No centro desta confusão há ainda a relação entre Parker e Gwen Stacy, carregada do primeiro filme e novamente bem elaborada pelo diretor. Interpretados com carisma por Andrew Garfield e Emma Stone, o casal passa por crises ainda maiores devido à promessa que Peter fez ao falecido pai de sua namorada, tornando seus diálogos autorreferentes e fofos ainda mais interessantes. Aqui, a direção de Webb, aliada às performances dos atores, se faz fundamental, visto que o relacionamento dos dois é central para a trama e o desenvolvimento psicológico do protagonista como pessoa e super-herói.
A personalidade de Peter, por outro lado, mudou bastante do filme de 2012 para esse. Dividido entre uma personalidade hipster e nerd no primeiro capítulo, a produção abraça de vez aqui a primeira persona, mas não se esquece de manter (ou melhor, adaptar) as características do Homem-Aranha elaborado por Stan Lee em 1962, tais como o humor que descarrega nos vilões e o lado loser para relacionamentos, com o cuidado necessário.

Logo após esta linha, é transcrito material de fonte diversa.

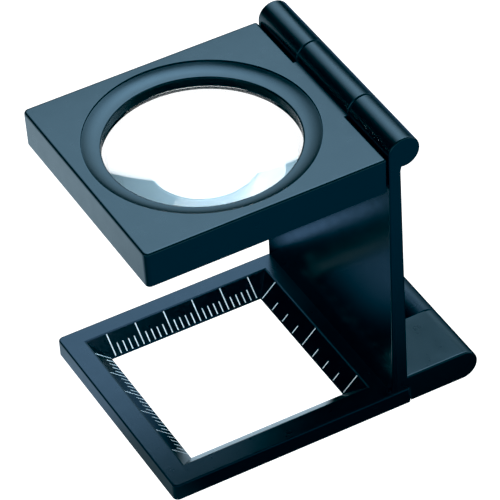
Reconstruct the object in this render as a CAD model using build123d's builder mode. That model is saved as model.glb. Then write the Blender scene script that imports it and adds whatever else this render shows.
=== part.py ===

Com final bombástico (mas prejudicado por uma conexão nada sutil com o Sexteto Sinistro) e ação veloz - Como Andrew Garfield bem disse em entrevistas, o Homem-Aranha nunca esteve tão Pernalonga -, O Espetacular Homem-Aranha 2: A Ameaça de Electro se constitui como um bom passo para o sucesso qualitativo da franquia. Ao eliminar tramas e defeitos desnecessários e adicionar interessantes ingredientes à mistura, o filme estabelece nos cinemas um novo Peter Parker, mas próximo da psicologia de sua versão original nos quadrinhos. Ainda há muito a ser feito na trajetória deste Homem-Aranha hipster, é claro, mas já se vê aqui algum progresso real.